907 E. Washington Street, Oakland, cupcakinbakeshop.com, 510-529-4488.
Dela Curo Curry
The name may sound Italian, but the phrase means “super black” in the Japanese dialect spoken by owner Chikara Ono, of B-Dama and Masabaga fame. That’s also an apt description for the delectable black curries created by slowly cooking down onions, mushrooms, and other veggies into a smoky, savory, and satisfying sauce. Pair it with an omelet, fried shrimp, or pork katsu for a super-filling meal that showcases a refreshing facet of Japanese flavor.
907 Washington Street, Oakland, www.delacuro.com, 510-251-1113.
Eman Desouky opened Superjuiced back in 2015 when there were few health-focused juice spots in Oakland. She was ahead of the pack with her organic-only, plant-based menu of glow-up juices, dreamy smoothies, immunity shots, and filling bowls. For a departure from açai bowls, try the matcha bowl with mango, the shop’s own fresh coconut milk that’s sweetened with date and Mizuba Matcha, a woman-owned brand. Take a beat and while they make your drink; everything is made fresh, so it’s full of nutrients.

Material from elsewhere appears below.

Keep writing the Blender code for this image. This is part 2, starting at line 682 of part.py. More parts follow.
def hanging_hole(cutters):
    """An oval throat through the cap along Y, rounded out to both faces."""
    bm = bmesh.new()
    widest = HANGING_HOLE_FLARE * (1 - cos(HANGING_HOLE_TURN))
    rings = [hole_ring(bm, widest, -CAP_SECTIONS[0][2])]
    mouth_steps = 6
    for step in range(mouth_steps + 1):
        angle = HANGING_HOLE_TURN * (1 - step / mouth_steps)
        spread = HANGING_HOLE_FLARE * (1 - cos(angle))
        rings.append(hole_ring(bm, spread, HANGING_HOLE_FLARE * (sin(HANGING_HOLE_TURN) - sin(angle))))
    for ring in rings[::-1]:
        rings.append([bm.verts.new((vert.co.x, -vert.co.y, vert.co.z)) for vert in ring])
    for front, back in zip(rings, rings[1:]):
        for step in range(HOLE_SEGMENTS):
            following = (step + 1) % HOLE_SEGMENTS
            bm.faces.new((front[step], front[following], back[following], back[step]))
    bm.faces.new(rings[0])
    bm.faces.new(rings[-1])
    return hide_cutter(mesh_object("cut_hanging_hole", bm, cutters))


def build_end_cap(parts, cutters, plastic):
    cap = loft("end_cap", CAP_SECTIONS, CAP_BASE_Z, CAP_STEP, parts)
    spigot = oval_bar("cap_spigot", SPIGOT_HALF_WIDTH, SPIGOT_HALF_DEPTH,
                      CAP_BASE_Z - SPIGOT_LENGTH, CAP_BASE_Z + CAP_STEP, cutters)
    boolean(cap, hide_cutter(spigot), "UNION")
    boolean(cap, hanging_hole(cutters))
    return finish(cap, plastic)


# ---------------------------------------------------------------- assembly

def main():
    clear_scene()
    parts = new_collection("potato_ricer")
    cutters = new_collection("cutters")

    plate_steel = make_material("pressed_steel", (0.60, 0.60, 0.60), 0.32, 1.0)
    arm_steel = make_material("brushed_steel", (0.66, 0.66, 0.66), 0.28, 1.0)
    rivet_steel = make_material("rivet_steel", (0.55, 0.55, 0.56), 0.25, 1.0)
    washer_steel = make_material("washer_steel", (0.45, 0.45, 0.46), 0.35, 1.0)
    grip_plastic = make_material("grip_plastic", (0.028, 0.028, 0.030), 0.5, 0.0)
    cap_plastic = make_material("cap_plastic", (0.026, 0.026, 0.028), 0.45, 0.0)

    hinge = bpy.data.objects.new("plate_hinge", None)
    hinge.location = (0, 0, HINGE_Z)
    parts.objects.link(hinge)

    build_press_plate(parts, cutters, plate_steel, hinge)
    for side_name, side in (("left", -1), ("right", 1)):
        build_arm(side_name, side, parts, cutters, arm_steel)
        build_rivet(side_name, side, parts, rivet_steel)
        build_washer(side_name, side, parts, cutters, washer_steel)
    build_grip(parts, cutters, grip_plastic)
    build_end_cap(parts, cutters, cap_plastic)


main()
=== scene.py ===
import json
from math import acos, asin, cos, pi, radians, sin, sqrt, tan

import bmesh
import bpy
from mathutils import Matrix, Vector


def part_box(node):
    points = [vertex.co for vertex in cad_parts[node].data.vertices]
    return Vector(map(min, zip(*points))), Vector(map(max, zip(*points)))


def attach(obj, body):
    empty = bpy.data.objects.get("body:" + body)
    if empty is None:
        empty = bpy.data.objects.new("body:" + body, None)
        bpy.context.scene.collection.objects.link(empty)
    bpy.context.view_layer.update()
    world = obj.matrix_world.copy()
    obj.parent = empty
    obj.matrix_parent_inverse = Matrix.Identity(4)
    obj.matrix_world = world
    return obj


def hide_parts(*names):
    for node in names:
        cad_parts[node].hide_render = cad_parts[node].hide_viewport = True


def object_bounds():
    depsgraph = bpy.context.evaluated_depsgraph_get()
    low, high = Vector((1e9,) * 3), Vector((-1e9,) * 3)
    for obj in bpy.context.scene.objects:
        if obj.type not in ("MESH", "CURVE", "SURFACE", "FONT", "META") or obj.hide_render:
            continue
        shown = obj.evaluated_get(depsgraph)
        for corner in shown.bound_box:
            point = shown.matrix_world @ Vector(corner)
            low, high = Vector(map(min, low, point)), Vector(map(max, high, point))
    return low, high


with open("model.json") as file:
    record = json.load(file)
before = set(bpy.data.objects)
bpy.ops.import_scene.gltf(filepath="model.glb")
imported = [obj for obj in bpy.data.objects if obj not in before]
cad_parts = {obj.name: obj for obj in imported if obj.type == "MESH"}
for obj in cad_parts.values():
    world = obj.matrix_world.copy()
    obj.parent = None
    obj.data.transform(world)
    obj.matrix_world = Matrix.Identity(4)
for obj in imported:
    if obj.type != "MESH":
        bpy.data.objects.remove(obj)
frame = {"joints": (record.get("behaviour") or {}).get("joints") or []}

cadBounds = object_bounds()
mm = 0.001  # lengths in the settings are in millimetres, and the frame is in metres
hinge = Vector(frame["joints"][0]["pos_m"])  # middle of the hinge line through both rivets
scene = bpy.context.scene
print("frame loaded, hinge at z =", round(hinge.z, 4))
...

540 Ninth Street (in the courtyard), Oakland, www.oaklandisjuiced.com/menu-2.
La Guerrera’s Kitchen
The mother-daughter team of Ofelia Barajas and Reyna Maldonado earned foodie fame with the tamales Barajas sold on the street in San Francisco’s Mission District. Reyna’s dad, Luis, now joins the women at Swan’s to showcase those beloved beef and guajillo chile tamales, plus a full menu of Guerrerense cuisine. Beef barbacoa is a standby, but this coastal region has a lighter side too, seen in pescaria, crispy white fish and pico de gallo tacos drizzled with chipotle sauce. Fans will have to self-soothe with memories of chicken mole rojo and vegan posole for a bit longer, since the dang supply chain delayed the opening until late February or mid-March.
510 Ninth Street, Oakland, www.laguerreraskitchen.com, 415-619-0544.
The Annapurna menu is filled with satisfying versions of all the Indian dishes Americans love, from chicken tikka masala to veggie samosas to lamb korma. But the owner and chef are from Nepal, so it makes sense to explore that part of the menu. Start with plump mono dumplings, then move into the chicken choila, tender meat mixed with green bell peppers, cilantro, onion, plus heat and fragrant spices. Annapurna beckons you to eat in, thanks to the dining room’s grand proportions, colorful transom windows, imported tapestries and eye-catching Bollywood music videos.
948 Clay Sreet, Oakland, www.annapurnaoakland.com, 510-250-9696.
There’s always a new taste at Sarah Kirnon’s West Indian soul food spot. On a recent stop it was slow cooked oxtails with coconut rice and peas. But you can always count on the first-rate fried chicken that’s infused with seasoning and tender all the way to the bone. And the golden-mahogany crust is crunchy and 100% gluten free. It reaches its acme in the Bajan chicken sandwich, where sweet plantains hold together pickled veggies, slaw, and crunchy chicken. Round out your meal with a rum punch and everything little thing will be alright.
901 Washington Street, Oakland, Realmissolliesoakland.com, 510-285-6188.
The Swan’s Market location is one of three that Souvenir Coffee founder Jeremy Bled owns in the East Bay. They source specialty coffees from Honduras, Ethiopia, and Brazil, and roast them locally. A couple locations, like those in Solano and Claremont, raise a compostable cup to the company’s Berkeley roots. The Vietnamese coffee strikes the right balance between bracing and sweet, and they do a brisk business in lattes and flat whites.
917 Washington Street, Oakland, www.souvenir-coffee.com, 510-593-2123.